Content-Type: application/msword; name=“sample.doc” Content-Description: sample.doc Content-Disposition: attachment; filename=“sample.doc”; size=99328; creation-date=“Tue, 05 Aug 2008 10:08:40 GMT”; modification-date=“Tue, 05 Aug 2008 10:08:40 GMT” Content-Transfer-Encoding: base64

This indicates a Microsoft Word attachment, a common occurrence. Moreover, the Content-Type definition is often completed by several parameters specifying object metadata and encoding, and it is not always evident where to find the related documentation.

Dealing with media types poses several challenges when preserving and archiving e-mail, as we will discuss in more detail in section 5. The media type paradigm was designed to give e-mail users flexibility in attaching files to messages and in defining new types according to their needs. E-mail clients are not expected to handle all media types; if they cannot process a specific data type, they simply classify it as an “unknown application.”

In contrast, the archival preservation process requires the ability to render any part of an archived message at any time in the future. Therefore, it is essential to ensure that:

All media types appearing in archived messages are registered in the archives, along with the necessary information to handle them, even if they are not registered with IANA.
An application is available for each media type registered in the archives.
A converted copy of the attachment is preserved in a format that guarantees it can be rendered at a later time.
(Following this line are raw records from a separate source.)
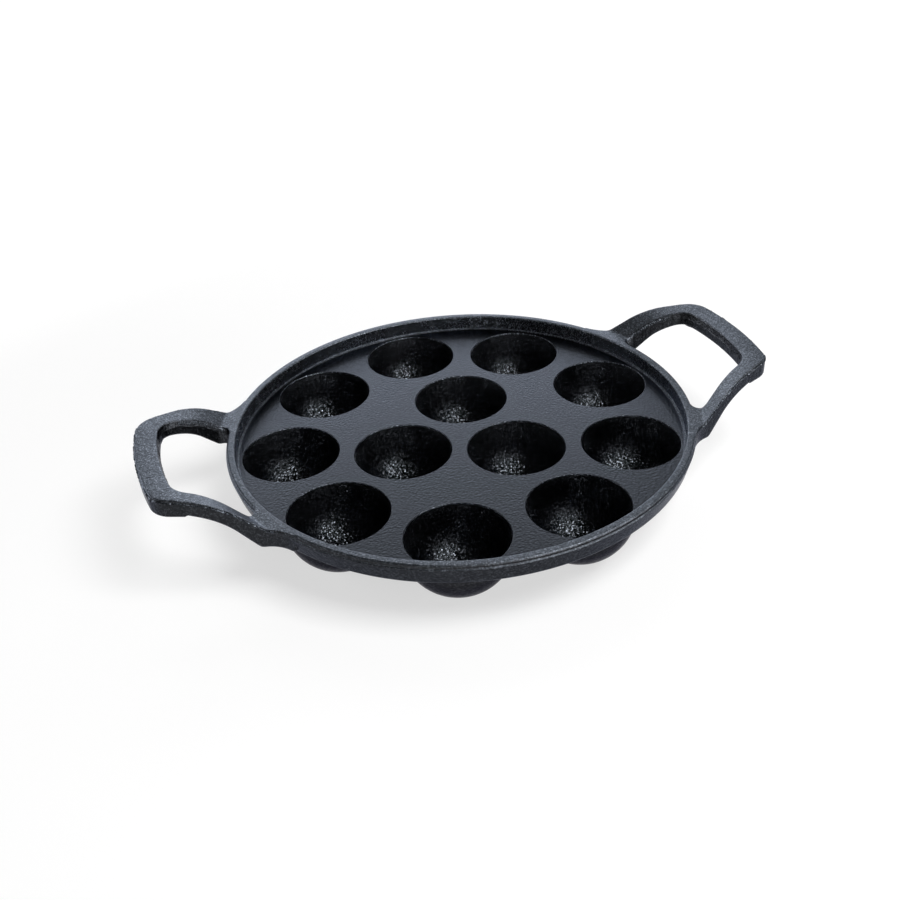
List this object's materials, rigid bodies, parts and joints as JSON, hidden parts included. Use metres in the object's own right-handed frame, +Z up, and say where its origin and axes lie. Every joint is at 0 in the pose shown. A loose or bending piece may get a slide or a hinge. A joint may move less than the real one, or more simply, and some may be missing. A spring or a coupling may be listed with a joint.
{
  "type": "paniyaram pan",
  "caption": "Round cast-iron pan with a rimmed plate, hemispherical cups hung beneath it and raised loop handles, cast in one piece, for cooking small round dumplings.",
  "frame": {"origin": "centre of the pan, on the plane that the undersides of its cups stand on", "axes": "+X through the middle of one loop handle, +Z up, out of the cups' mouths"},
  "size_m": [0.299, 0.2212, 0.0485],
  "materials": {
    "cast_iron": "matte as-cast black, fine sand-cast grain, coarser in the cups and on the handles"
  },
  "bodies": {
    "root": {"pan": "cast_iron"}
  },
  "joints": []
}
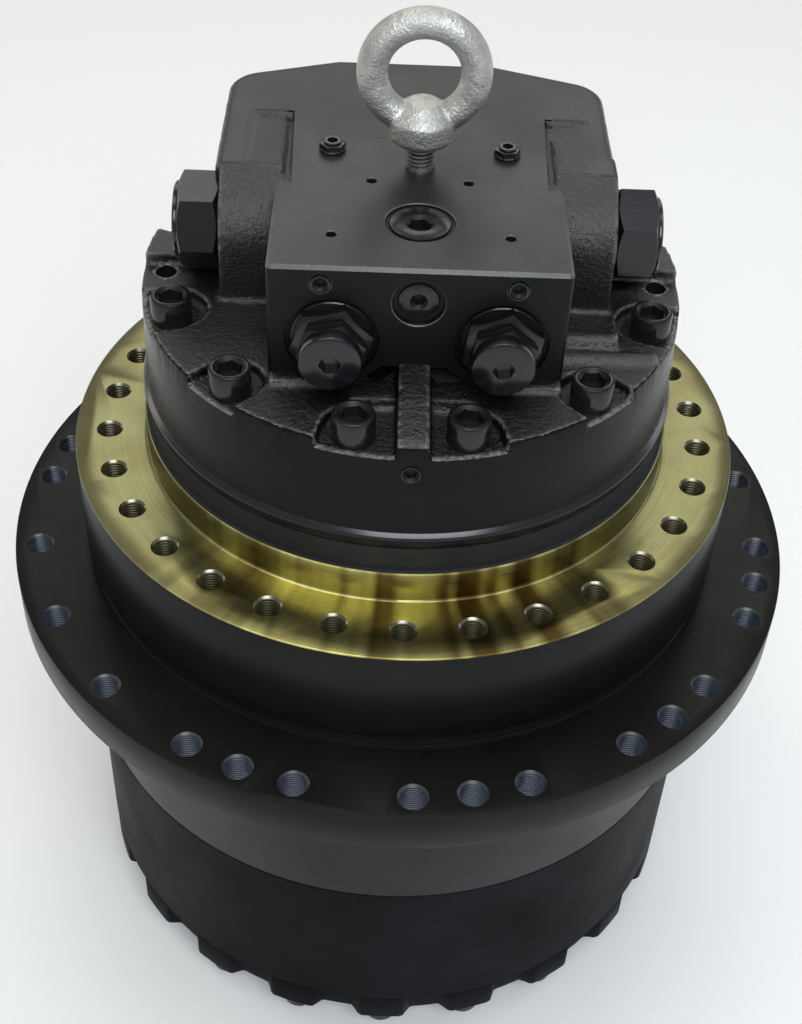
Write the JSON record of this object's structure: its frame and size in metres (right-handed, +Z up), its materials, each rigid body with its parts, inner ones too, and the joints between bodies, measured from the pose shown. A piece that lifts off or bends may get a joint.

Finally, issues arise from dynamic information that may be contained in a message. A common case involves external references (e.g., web links) or context-dependent information (e.g., date and time) in attached documents. Such messages are not self-contained and may not be properly rendered at a later time (or even at the time of arrival!). Therefore, when archiving these messages, appropriate policies should be established to either prevent dynamic content or “freeze” all dynamic references at arrival or archival time.

Archiving and Preserving Email Messages

When archiving and preserving email messages, it’s crucial to maintain the structure and format of the original message, including the message header, body, and any attachments. This also involves preserving metadata, such as the sender, recipients, and delivery information, to ensure the authenticity and integrity of the archived message.